** BEGIN Provided records **

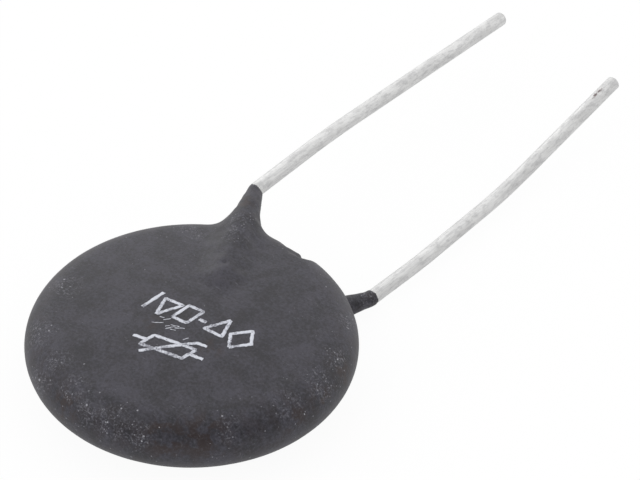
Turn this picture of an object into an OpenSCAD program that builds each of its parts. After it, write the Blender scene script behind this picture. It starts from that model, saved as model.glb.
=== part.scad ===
// Disc thermistor that limits inrush current: a sintered ceramic disc with a fired electrode on
// each face, a round wire lead soldered to each electrode, and one dip-coated resin skin that
// climbs onto both leads. It lies on its rear face, with the leads along +Y and the front face up.

/* [Ceramic disc] */
// Diameter of the ceramic disc
ceramic_d = 19.5; // [18:0.5:22]
// Thickness of the ceramic disc
ceramic_t = 3.2; // [2.6:0.1:3.6]
// Bevel on the two edges of the ceramic disc
ceramic_bevel = 0.4; // [0.2:0.05:0.5]

/* [Electrodes] */
// Bare ring of ceramic left round each electrode
electrode_margin = 0.6; // [0.4:0.1:1.2]
// Thickness of each fired electrode
electrode_t = 0.05; // [0.03:0.01:0.08]

/* [Leads] */
// Diameter of the lead wire
lead_d = 1.0; // [0.8:0.05:1.1]
// Distance between the two leads, centre to centre
lead_pitch = 10; // [9:0.25:11]
// Reach of the leads past the rim of the coating
lead_length = 30.5; // [26:0.5:38]
// Angle by which each lead splays outwards across its electrode
splay = 26; // [22:1:30]
// Distance of a lead's inner end from the disc's centre line, along the leads
lead_root = 4.1; // [3.5:0.1:5]
// Centre-line radius of the knee where a lead turns parallel to the other one
knee_radius = 1.2; // [1:0.1:2]
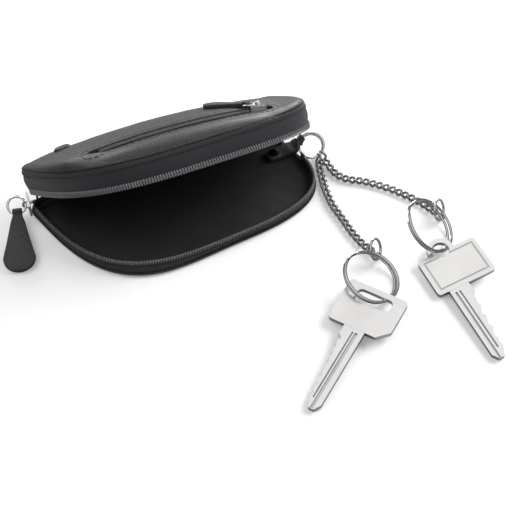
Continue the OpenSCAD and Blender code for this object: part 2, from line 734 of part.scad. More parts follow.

** END Provided records **

The task: Find the string "that" in the records, then copy each line where it occurs.

Answer to this task:
Turn this picture of an object into an OpenSCAD program that builds each of its parts. After it, write the Blender scene script behind this picture. It starts from that model, saved as model.glb.
// Disc thermistor that limits inrush current: a sintered ceramic disc with a fired electrode on
// each face, a round wire lead soldered to each electrode, and one dip-coated resin skin that